According to V. A. Engelguard:
| "This Turkish mosque is a great construction with arches made of ashlar and there are many ornaments in its interior. One section of the building has already been destroyed and the remainder is in danger of demolition. There is a door with a minaret at about 50 sajens (approximately 107 m) from the mosque. There were supporting buildings in the area between the mosque and the door, but these are no longer present. It can be seen that the door belongs to a tower (Momine Khatun Mausoleum) which is not far from it." |

It can therefore be considered that the arch with two minarets is connected to the Friday mosque with cells and a columned gallery and it is opened to the yard of the mosque. From historical sources, it is known that there was a madrasa in the Atabegs’ Architectural complex. There is no doubt that this madrasa had a direct connection with the Friday Mosque. It is considered that the arch with two minarets was the arch of the yard where are collected religious constructions of the Atabegs’ complex.
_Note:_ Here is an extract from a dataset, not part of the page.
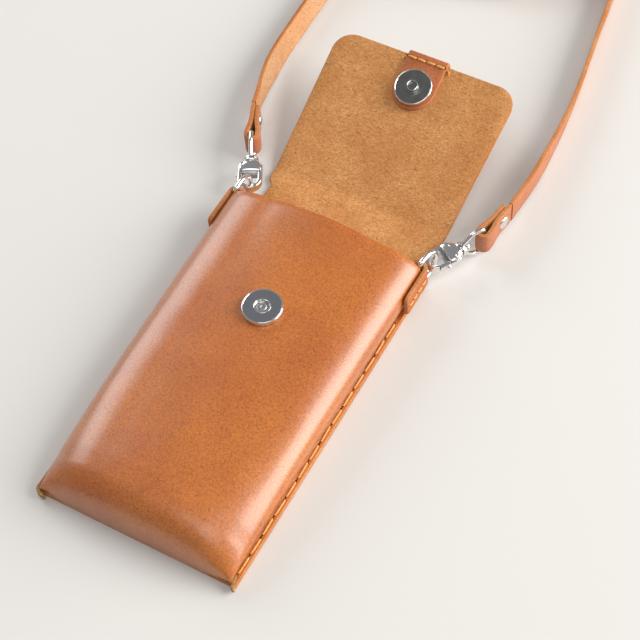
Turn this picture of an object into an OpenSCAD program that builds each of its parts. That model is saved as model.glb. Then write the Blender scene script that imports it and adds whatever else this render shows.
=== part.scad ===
// A leather phone pouch that lies on its back with the flap thrown open.
// Millimetres. The origin is the centre of the resting face of the back, +Y runs from the bottom to the flap.

/* [Leather] */
// Thickness of the body leather
leather_t = 2; // [1.6:0.1:2.4]
// Thickness of the small tabs
tab_t = 1.8; // [1.2:0.1:2]
// Radius of the thick waxed thread
thread_r = 0.45; // [0.3:0.05:0.6]

/* [Pocket] */
// Width of the back across the sewn edges
back_w = 99; // [88:1:108]
// Length of the back from the bottom fold to the first flap crease
back_len = 172; // [166:1:182]
// How far the front stops short of the crease
mouth_gap = 5.2; // [5:0.1:8]
// Width of the flat sewn edge
seam_w = 3; // [2.4:0.2:4]
// Height of the front over the table at the mouth
body_h = 25; // [23:0.5:28]
// Height of the front over the table at the bottom
bottom_h = 21.5; // [19:0.5:24]
// Extra height of the middle of the front
crown = 1; // [0.4:0.2:1.6]
// How far the side walls swell out at the mouth
bulge = 2.2; // [1.2:0.2:4]
// Outer radius of the bottom fold
bottom_r = 15.5; // [9:0.5:17]
// Radius of the long shoulders between front and side
shoulder_r = 13; // [10:0.5:16]
// How much rounder the shoulders are at the bottom corners
corner_pinch = 9; // [0:0.5:12]
// Width of the open slit at each bottom corner
slit_w = 0.8; // [0.5:0.1:1.4]
// Height of the open slit at each bottom corner
slit_h = 10; // [7:0.5:13]

/* [Stitches] */
// Spacing of the long edge stitches
stitch_pitch = 10; // [8:0.5:13]
// Part of the spacing that one stitch covers
stitch_share = 0.84; // [0.7:0.02:0.9]
// Where the first edge stitch starts above the bottom fold
stitch_start = 5; // [4:0.5:9]
// Spacing of the short tab stitches
tab_pitch = 5; // [4:0.25:5.5]

/* [Flap] */
// Width of the flap at its free edge
flap_w = 96; // [90:1:100]
// Width of the strip between the two creases
bridge_w = 92; // [86:1:93]
// Width of the waist of that strip, which clears the hooks
waist_w = 85.6; // [78:0.2:86]
// Length of the strip between the two creases, which closes the mouth
bridge_len = 27.5; // [25:0.5:30]
// Length of the flap past the second crease
flap_len = 77; // [66:1:84]
// Radius of the two free corners of the flap
flap_r = 10; // [6:1:14]
// Angle at which the flap rests above the table
flap_rest = 20; // [10:1:38]
// Distance of the snap centre from the free edge
snap_inset = 16.5; // [13:0.5:18]
// Half width of the reinforcing tab on the free edge
ftab_half = 10.5; // [9.8:0.1:12]
// Length of the tab on the outer face of the flap
ftab_back = 8; // [6:0.5:9]

/* [Snap] */
// Diameter of the round snap faces
snap_d = 18.6; // [16:0.1:20]
// Height of each snap face
snap_h = 2.4; // [2:0.1:3]
// Diameter of the raised centre of the flap snap
nub_d = 4.6; // [4:0.1:5.4]
// Height of the raised centre
nub_h = 1.4; // [1:0.1:1.8]
// Space between the two closed snap faces
snap_gap = 0.9; // [0.4:0.1:1.2]
// Diameter of the ring magnet behind the front
magnet_d = 14; // [12:0.5:16]
// Height of the ring magnet
magnet_h = 1.4; // [1:0.1:2]

/* [Ring tab] */
// Width of the tab that holds a ring
rtab_w = 12; // [10:0.5:12]
// Inner radius of the loop of the tab
rtab_in = 2.35; // [2.1:0.05:2.6]
// Length of the outer leg of the tab
rtab_out_len = 19; // [15:1:24]
// Length of the inner leg of the tab
rtab_in_len = 15; // [12:1:18]
// Height of the middle of the tab over the table
rtab_z = 11.6; // [11.4:0.2:13]

/* [D ring] */
// Wire radius of the ring
ring_wire = 1.2; // [1:0.05:1.3]
// Radius of the round side of the ring, to the middle of the wire
ring_r = 7.5; // [7.2:0.1:8]
// Length of the straight arms of the ring
ring_arm = 4.8; // [3.8:0.1:5.4]
// Outward angle at which the left ring rests
ring_out_left = 0; // [0:1:16]
// Outward angle at which the right ring rests
ring_out_right = 8; // [4:1:16]

/* [Clasp] */
// Outward angle of the left clasp
clasp_out_left = 27; // [22:1:36]
// Outward angle of the right clasp
clasp_out_right = 33; // [28:1:38]
// Height of the middle of the clasp over the table
clasp_z = 10; // [9.6:0.1:10.6]
// Inner radius of the hook nose
hook_in = 3.8; // [3.6:0.1:4.1]
// Width of the hook stock
hook_stock = 2; // [1.8:0.1:2.2]
// Half thickness of the hook
hook_half = 2.1; // [1.9:0.1:2.4]
// Length of the open space in the hook
hook_space = 11; // [10.5:0.5:13]
// Radius of the gate pin
pin_r = 0.75; // [0.6:0.05:0.8]
// Running clearance of pins and pivots
run_gap = 0.08; // [0.05:0.01:0.12]
// Radius of the swivel post
post_r = 1.5; // [1.3:0.05:1.6]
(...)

If the first constructions of the Atabegs’ Complex were the palace and divan, then the last construction was the arch which has been documented only in photos. N. Khanikov, a scientist of Oriental Studies saw this arch in the 19th century and from a ligature located on its door read that "It was ordered to construct the mosque in 1187, by amir Nureddin – leader of the cavalry and tax collector of the Atabeys’ state of Azerbaijan". That ligature was finished with "Ajami Nakhchivani’s work" words. The great entrance arch was surrounded with short and tall arches and there were minarets with cylindrical trunks at the edges of proportional formed arch covered with ligature boom. This monument of Nakhchivan which has one of the first arches in such a shape is evidence of the highest level achieved by the Azerbaijani religious architecture of the mid-11th and 12th centuries. Such a composition of the arch became the main architectural method in a lot of Islamic countries in the next centuries.